Poésie dans la nuit

Isabelle Lafon adapte Notes sur Anna Akhmatova de l’auteure russe Lydia Tchoukovskaïa.

Anaïs Heluin  • 23 septembre 2015 abonné·es
Poésie dans la nuit
Deux ampoules sur cinq , librement adapté des Notes sur Anna Akhmatova (Albin Michel, 1980) par Isabelle Lafon, à la Maison des métallos à Paris jusqu’au 27 septembre. www.maisondesmetallos.org
© Pascal Victor

Le théâtre d’Isabelle Lafon s’intéresse aux rescapés. À leurs paroles, surtout. Dans Igishanga (2002), le premier spectacle de sa compagnie Les Merveilleuses, elle portait elle-même sur scène les récits de survivantes du génocide rwandais. Ceux de Sylvie Umubyeyi, assistante sociale, et de Claudine Kayitési, agricultrice, recueillis par Jean Hatzfeld dans son livre Dans le nu de la vie. Récits des marais rwandais (Seuil, 2003). Seule sur une scène nue, dans une obscurité presque totale, la comédienne et metteuse en scène disait la descente aux enfers tutsie sans tout à fait l’incarner. Trop douloureux. Trop loin de son histoire personnelle.

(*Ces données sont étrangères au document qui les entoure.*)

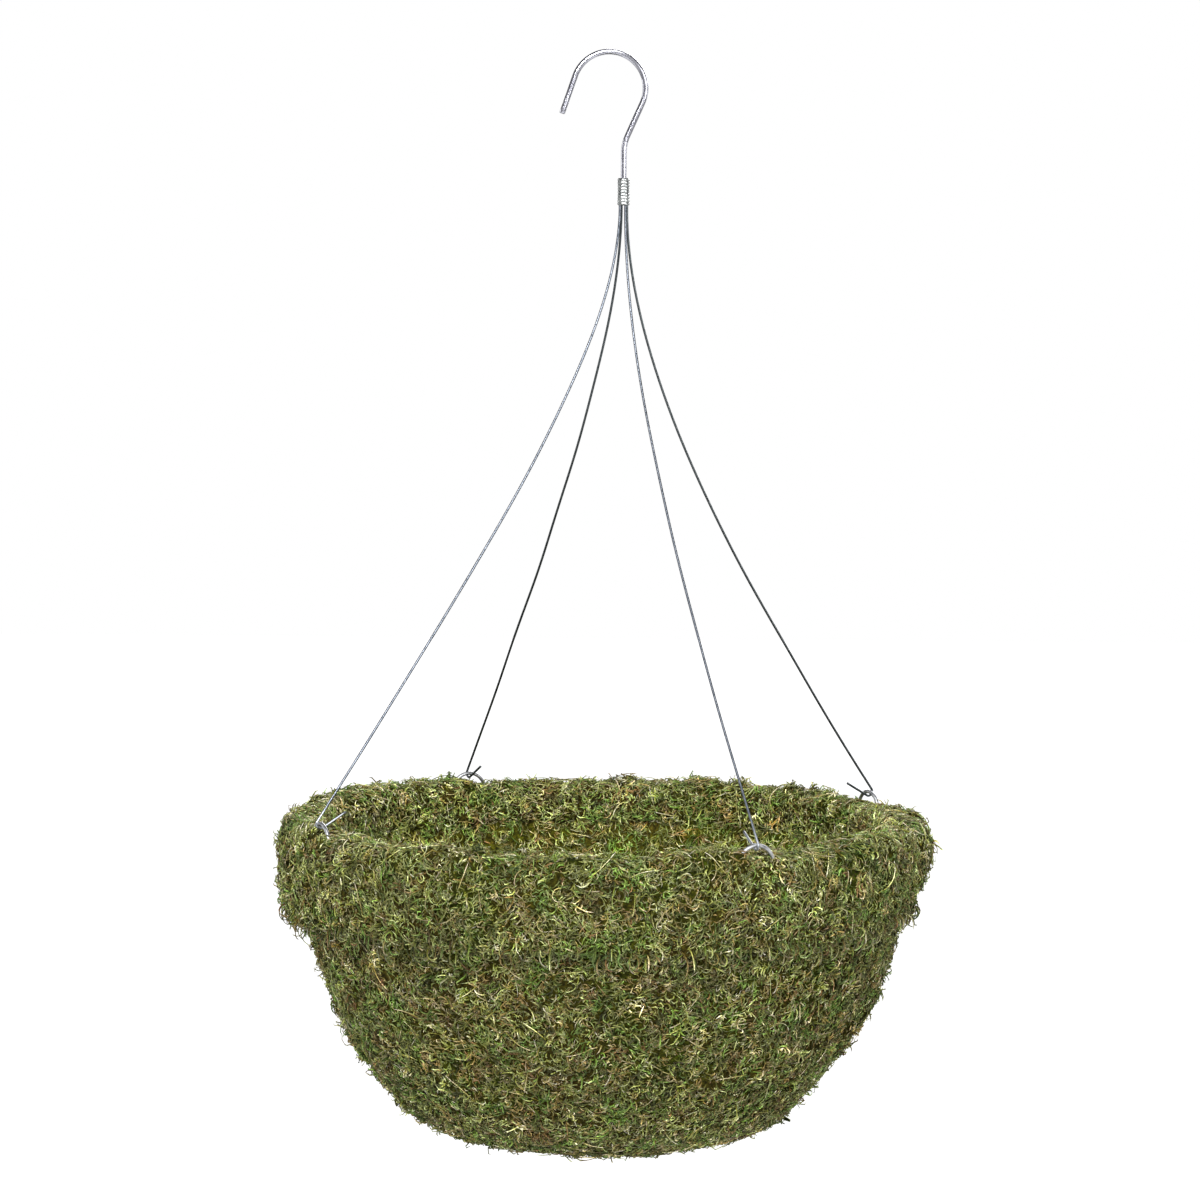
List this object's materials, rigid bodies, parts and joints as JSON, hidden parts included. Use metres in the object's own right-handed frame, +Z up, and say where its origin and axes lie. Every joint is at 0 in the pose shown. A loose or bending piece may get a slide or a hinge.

Librement adapté de Notes sur Anna Akhmatova, de Lydia Tchoukovskaïa, Deux ampoules sur cinq traite de la purge stalinienne sur un mode similaire. Mais, cette fois, Isabelle Lafon n’hésite pas à se mettre dans la peau de la poétesse russe, très populaire depuis son premier recueil, Soir, paru en 1912. Son Anna Akhmatova (1889-1966) n’a pourtant rien d’une diva. En 1938, quand la critique et auteure Lydia Tchoukovskaïa – incarnée par Johanna Korthals Altes, délicate et lumineuse – commence à fréquenter la poétesse et à tenir un journal de leurs échanges, cette dernière vit dans une maison communautaire à la limite de l’insalubrité et manque de l’essentiel. La première fois que Lydia lui rend visite, elle l’accueille dans des vêtements loqueteux, du savon plein les mains. La Russie connaît ses années les plus sombres ; Anna est interdite de publication depuis 1921 et vit dans la précarité et une peur constante de la surveillance.

Comme son titre l’indique, la pénombre de Deux ampoules sur cinq est aussi profonde que celle d’ Igishanga. Pour percer l’obscurité, les deux comédiennes proposent à quelques spectateurs des lampes torches. Elles-mêmes en sont munies et éclairent leurs conversations à cette seule source. Leur parole est rage et humour noir arrachés à la nuit. Simple et efficace, ce dispositif n’a aucune vocation réaliste. Il est une subtile métaphore du théâtre et stylise les conditions d’écriture pendant la purge. Celles d’Anna Akhmatova, qui faisait apprendre par cœur ses poèmes à Lydia Tchoukovskaïa pour éviter qu’ils ne soient découverts et détruits. Celles de Lydia aussi, qui, pour écrire ses Notes, a pris des précautions tout aussi alambiquées. Par le noir, Isabelle Lafon dit la beauté de la poésie dite en plein jour. Et sa fragilité.